Exercise task ▸ In the listing below, find the line that contains "check and write" and the line that contains "obj.parent = empty". Quote both and every line between them, exactly, and nothing more.

Data ▸
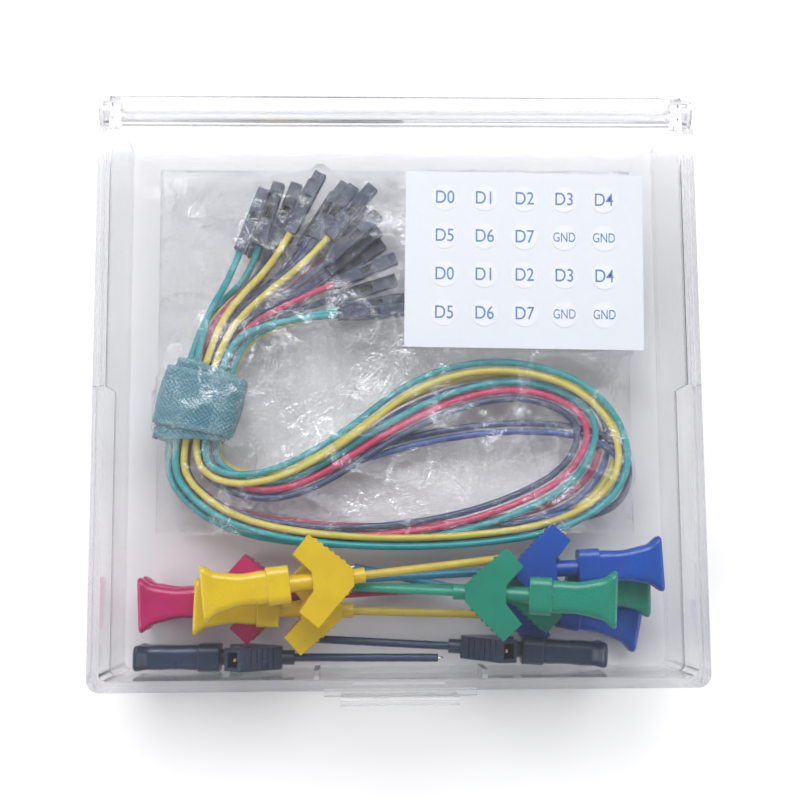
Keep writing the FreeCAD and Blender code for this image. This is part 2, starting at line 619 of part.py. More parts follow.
section = math.pi * (size("lead_d") / 2) ** 2
for row, names in enumerate(ROWS):
    level = size("row_z") + row * size("row_step")
    fan_level = size("fan_z") + row * size("fan_step")
    half = size("pitch") / 2
    base = [MIDDLE + ALONG * REACH - ACROSS * half, MIDDLE - ALONG * REACH - ACROSS * half]
    base += [Vector(x, y, 0) for x, y in LOOPS[row]]
    base += [MIDDLE - ALONG * REACH + ACROSS * half, MIDDLE + ALONG * REACH + ACROSS * half]
    count = len(names)
    for nest, name in enumerate(names):
        outward = (count - 1 - nest) * size("pitch")
        loop = [Vector(q.x, q.y, level) for q in miter_offset(base, outward)]
        ends = []
        for slot, top in ((nest, loop[0]), (2 * count - 1 - nest, loop[-1])):
            angle, distance, twist = FANS[row][slot]
            heading = math.radians(angle + twist)
            way = Vector(math.cos(heading), math.sin(heading), 0)
            spot = MIDDLE + ALONG * REACH
            spot += Vector(math.cos(math.radians(angle)), math.sin(math.radians(angle)), 0) * distance
            rear = Vector(spot.x, spot.y, fan_level)
            lead_in = rear - way * 7.0
            reach = lead_in - loop_end(loop, slot == nest)
            bow = Vector(-reach.y, reach.x, 0).normalize() * 1.3
            middle = loop_end(loop, slot == nest) + reach * 0.42 + bow
            middle.z = (level + fan_level) / 2
            ends.append((rear, lead_in, middle))
            seat = Placement(rear, Rotation(Vector(0, 0, 1), angle + twist))
            housings.append(copy_of("%s_house_%d" % (name, slot), [house_master], seat))
            contacts.append(copy_of("%s_crimp_%d" % (name, slot), [contact_master], seat))
        points = list(ends[0]) + loop + list(reversed(ends[1]))
        tube, length, tightest = tube_along(points, size("lead_d") / 2)
        share = tube.Volume / (section * length)
        print("lead", name, "length %.1f" % length, "tightest radius %.2f" % tightest,
              "volume over section times length %.4f" % share)
        node(shape_node(name + "_tube", tube), name)
node(copy_of("housing_group", housings, Placement()), "lead_housings")
node(copy_of("contact_group", contacts, Placement()), "metal_contacts")

# ------------------------------------------------------------------ the strap
# Built standing along Z about the bundle, then laid down in the bundle's direction.
bundle_mid = "(row_z + 1.5 * row_step)"
half_high = "(1.5 * row_step + lead_d / 2 + 0.35)"
inner_ring = cut(
    "strap_inner_ring",
    rounded_box("strap_inner_out", "strap_half + strap_t", half_high + " + strap_t",
                "-strap_len / 2", "strap_len", "2.4"),
    [rounded_box("strap_hollow", "strap_half", half_high, "-strap_len", "2 * strap_len", "1.2")],
)
outer_ring = cut(
    "strap_outer_ring",
    rounded_box("strap_outer_out", "strap_half + 2 * strap_t", half_high + " + 1.75 * strap_t",
                "-strap_outer / 2", "strap_outer", "3.2"),
    [rounded_box("strap_outer_hollow", "strap_half + strap_t / 2", half_high + " + strap_t / 2",
                 "-strap_len", "2 * strap_len", "1.8")],
)
tail = box("strap_tail", "strap_half + 2 * strap_t - 0.6", "-(%s) + 1.0" % half_high,
           "-strap_outer / 2 + 0.4", 2.2, "strap_t", "strap_outer - 1.2")
strap_master = fuse("strap_master", [inner_ring, outer_ring, tail])
strap_mid = size("row_z") + 1.5 * size("row_step")
lay = Rotation(Vector(ACROSS.x, ACROSS.y, 0), Vector(0, 0, -1), Vector(ALONG.x, ALONG.y, 0), "XYZ")
node(copy_of("strap_laid", [strap_master], Placement(Vector(MIDDLE.x, MIDDLE.y, strap_mid), lay)), "strap")

# ------------------------------------------------------------------ bag and label sheet
# The bag's film in profile: under the leads, up behind the housings, forward over them.
BACK = "(case_d / 2 - 7)"
MOUTH = "(-case_d / 2 + 28.6)"
film_profile = [
    (MOUTH, "floor_t + 0.1"),
    (BACK, "floor_t + 0.1"),
    (BACK, "bag_top"),
    ("-4", "bag_top"),
    (MOUTH, "bag_low"),
    (MOUTH, "bag_low - film"),
    ("-4", "bag_top - film"),
    ("%s - film" % BACK, "bag_top - film"),
    ("%s - film" % BACK, "floor_t + 0.1 + film"),
    (MOUTH, "floor_t + 0.1 + film"),
]
bag_master = prism("bag_master", film_profile, "-bag_w / 2", "bag_w")
stand = Rotation(Vector(0, 1, 0), Vector(0, 0, 1), Vector(1, 0, 0), "XYZ")
node(copy_of("bag_laid", [bag_master], Placement(Vector(0, 0, 0), stand)), "poly_bag")

label_turn = Rotation(Vector(0, 0, 1), -1.0)
label_at = Vector(RIGHT - 31.4, size("case_d") / 2 - 29.9, size("bag_top") + 0.1)
paper = box("label_paper", "-label_w / 2", "-label_d / 2", 0, "label_w", "label_d", "label_t")
node(copy_of("label_laid", [paper], Placement(label_at, label_turn)), "label_sheet")
dots = []
for line in range(4):
    for column in range(5):
        dots.append(
            rod("dot_%d_%d" % (line, column), "(%d - 2) * dot_dx" % column,
                "(1.5 - %d) * dot_dy + 0.8" % line, "label_t", "dot_r", "dot_t")
        )
node(copy_of("label_dots_laid", dots, Placement(label_at, label_turn)), "label_stickers")

# ------------------------------------------------------------------ check and write
doc.recompute()
for obj in doc.Objects:
    if "Invalid" in obj.State or "Error" in obj.State:
        raise RuntimeError("%s did not build: %s" % (obj.Name, obj.State))
os.makedirs("parts", exist_ok=True)
total = 0
for label, obj in NODES:
    shape = obj.Shape
    if shape.isNull() or not shape.isValid():
        raise RuntimeError("%s has no valid shape" % label)
    if not shape.Solids:
        raise RuntimeError("%s has no solid" % label)
    shape.exportStep(os.path.join("parts", label + ".step"))
    total += 1
print("pieces written:", total)
whole = Part.makeCompound([obj.Shape for label, obj in NODES]).BoundBox
print("extent x %.2f %.2f y %.2f %.2f z %.2f %.2f"
      % (whole.XMin, whole.XMax, whole.YMin, whole.YMax, whole.ZMin, whole.ZMax))
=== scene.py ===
# %% [markdown]
# # Jumper leads and hook clips in a clear case
# A flat clear box holds what a logic analyzer is wired up with: ten soft jumper leads in a bundle,
# ten spring hook clips in five colours, and a sheet of round channel stickers. The hard parts come
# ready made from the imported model. This lesson gives them their finishes, and adds the pieces that
# are soft or printed. Everything is in metres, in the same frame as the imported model.

import bpy
import bmesh
import math
import numpy as np
from mathutils import Matrix, Vector, noise


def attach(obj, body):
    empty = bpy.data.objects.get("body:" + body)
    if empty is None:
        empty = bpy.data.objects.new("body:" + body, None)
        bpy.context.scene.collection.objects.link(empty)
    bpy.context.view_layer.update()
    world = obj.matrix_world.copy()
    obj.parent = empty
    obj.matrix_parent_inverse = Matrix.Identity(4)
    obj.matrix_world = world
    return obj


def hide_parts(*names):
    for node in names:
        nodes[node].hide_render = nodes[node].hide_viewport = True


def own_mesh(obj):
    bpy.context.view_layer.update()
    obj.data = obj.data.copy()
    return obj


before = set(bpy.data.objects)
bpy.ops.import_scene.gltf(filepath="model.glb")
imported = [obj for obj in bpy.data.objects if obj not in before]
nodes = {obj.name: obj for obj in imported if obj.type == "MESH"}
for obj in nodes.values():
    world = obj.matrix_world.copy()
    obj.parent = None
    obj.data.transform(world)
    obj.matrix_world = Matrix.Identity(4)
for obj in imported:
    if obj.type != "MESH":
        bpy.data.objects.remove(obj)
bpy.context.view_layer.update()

# %% [markdown]
# ## Camera
# The case is looked at from almost straight above, a little from the front. Three directions say how
# a camera stands: where it looks, what is right and what is up. Writing them down as the columns of
# a matrix is exact, while three Euler angles have to be tried out.

# %% Camera
CAMERA_AT = Vector((-0.00729, -0.03189, 0.27025))
TILT, TURN, ROLL = 0.1185, 0.0307, -0.0064
look = Vector((math.sin(TURN), math.sin(TILT) * math.cos(TURN), -math.cos(TILT) * math.cos(TURN)))
right = look.cross(Vector((0, 1, 0))).normalized()
up = right.cross(look)
right, up = right * math.cos(ROLL) + up * math.sin(ROLL), up * math.cos(ROLL) - right * math.sin(ROLL)
camera = bpy.data.objects.new("camera", bpy.data.cameras.new("camera"))
bpy.context.scene.collection.objects.link(camera)
camera.matrix_world = Matrix.Translation(CAMERA_AT) @ Matrix((right, up, -look)).transposed().to_4x4()
camera.data.lens = 57.79
camera.data.sensor_width = 36
camera.data.clip_start, camera.data.clip_end = 0.01, 10
bpy.context.scene.camera = camera
bpy.context.scene.view_settings.view_transform = "Standard"
print("camera at", [round(v, 4) for v in CAMERA_AT])

# %% [markdown]
# ## Finishes, part one: the shared effects
# Moulded plastic is never one flat colour: the melt flows unevenly, the mould leaves a fine skin, and
# handling polishes some places. One node group makes that effect for every plastic here, and each
# material gives it its own numbers. It hands back a colour, a roughness and a height.


# %% Shared effect: moulded skin
def new_group(name, inputs, outputs):
    """A shader node group with its sockets, and its two end nodes."""
    group = bpy.data.node_groups.new(name, "ShaderNodeTree")
    for label, kind, value in inputs:
        socket = group.interface.new_socket(name=label, in_out="INPUT", socket_type="NodeSocket" + kind)
        if value is not None:
            socket.default_value = value
    for label, kind in outputs:
        group.interface.new_socket(name=label, in_out="OUTPUT", socket_type="NodeSocket" + kind)
    return group, group.nodes.new("NodeGroupInput"), group.nodes.new("NodeGroupOutput")


def noise_node(tree, vector, scale, detail=3.0, roughness=0.5):
    """A Noise Texture on a vector; scale is a number or a socket."""
    n = tree.nodes.new("ShaderNodeTexNoise")
    n.inputs["Detail"].default_value = detail
    n.inputs["Roughness"].default_value = roughness
    tree.links.new(vector, n.inputs["Vector"])
    if isinstance(scale, (int, float)):
        n.inputs["Scale"].default_value = scale
    else:
        tree.links.new(scale, n.inputs["Scale"])
    return n.outputs["Fac"]


def math_node(tree, operation, a, b=None, c=None, clamp=False):
    """A Math node; each value is a number or a socket."""
    n = tree.nodes.new("ShaderNodeMath")
    n.operation = operation
    n.use_clamp = clamp
    for k, value in enumerate((a, b, c)):
        if isinstance(value, (int, float)):
            n.inputs[k].default_value = value
        elif value is not None:
            tree.links.new(value, n.inputs[k])
    return n.outputs["Value"]


def mix_colour(tree, factor, a, b):
    """A colour mix; each side is a colour or a socket."""
    n = tree.nodes.new("ShaderNodeMix")
    n.data_type = "RGBA"
    for socket, value in ((n.inputs["Factor"], factor), (n.inputs[6], a), (n.inputs[7], b)):
        if isinstance(value, (int, float, tuple)):
            socket.default_value = value
        else:
            tree.links.new(value, socket)
    return n.outputs[2]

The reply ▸
# ------------------------------------------------------------------ check and write
doc.recompute()
for obj in doc.Objects:
    if "Invalid" in obj.State or "Error" in obj.State:
        raise RuntimeError("%s did not build: %s" % (obj.Name, obj.State))
os.makedirs("parts", exist_ok=True)
total = 0
for label, obj in NODES:
    shape = obj.Shape
    if shape.isNull() or not shape.isValid():
        raise RuntimeError("%s has no valid shape" % label)
    if not shape.Solids:
        raise RuntimeError("%s has no solid" % label)
    shape.exportStep(os.path.join("parts", label + ".step"))
    total += 1
print("pieces written:", total)
whole = Part.makeCompound([obj.Shape for label, obj in NODES]).BoundBox
print("extent x %.2f %.2f y %.2f %.2f z %.2f %.2f"
      % (whole.XMin, whole.XMax, whole.YMin, whole.YMax, whole.ZMin, whole.ZMax))
=== scene.py ===
# %% [markdown]
# # Jumper leads and hook clips in a clear case
# A flat clear box holds what a logic analyzer is wired up with: ten soft jumper leads in a bundle,
# ten spring hook clips in five colours, and a sheet of round channel stickers. The hard parts come
# ready made from the imported model. This lesson gives them their finishes, and adds the pieces that
# are soft or printed. Everything is in metres, in the same frame as the imported model.

import bpy
import bmesh
import math
import numpy as np
from mathutils import Matrix, Vector, noise


def attach(obj, body):
    empty = bpy.data.objects.get("body:" + body)
    if empty is None:
        empty = bpy.data.objects.new("body:" + body, None)
        bpy.context.scene.collection.objects.link(empty)
    bpy.context.view_layer.update()
    world = obj.matrix_world.copy()
    obj.parent = empty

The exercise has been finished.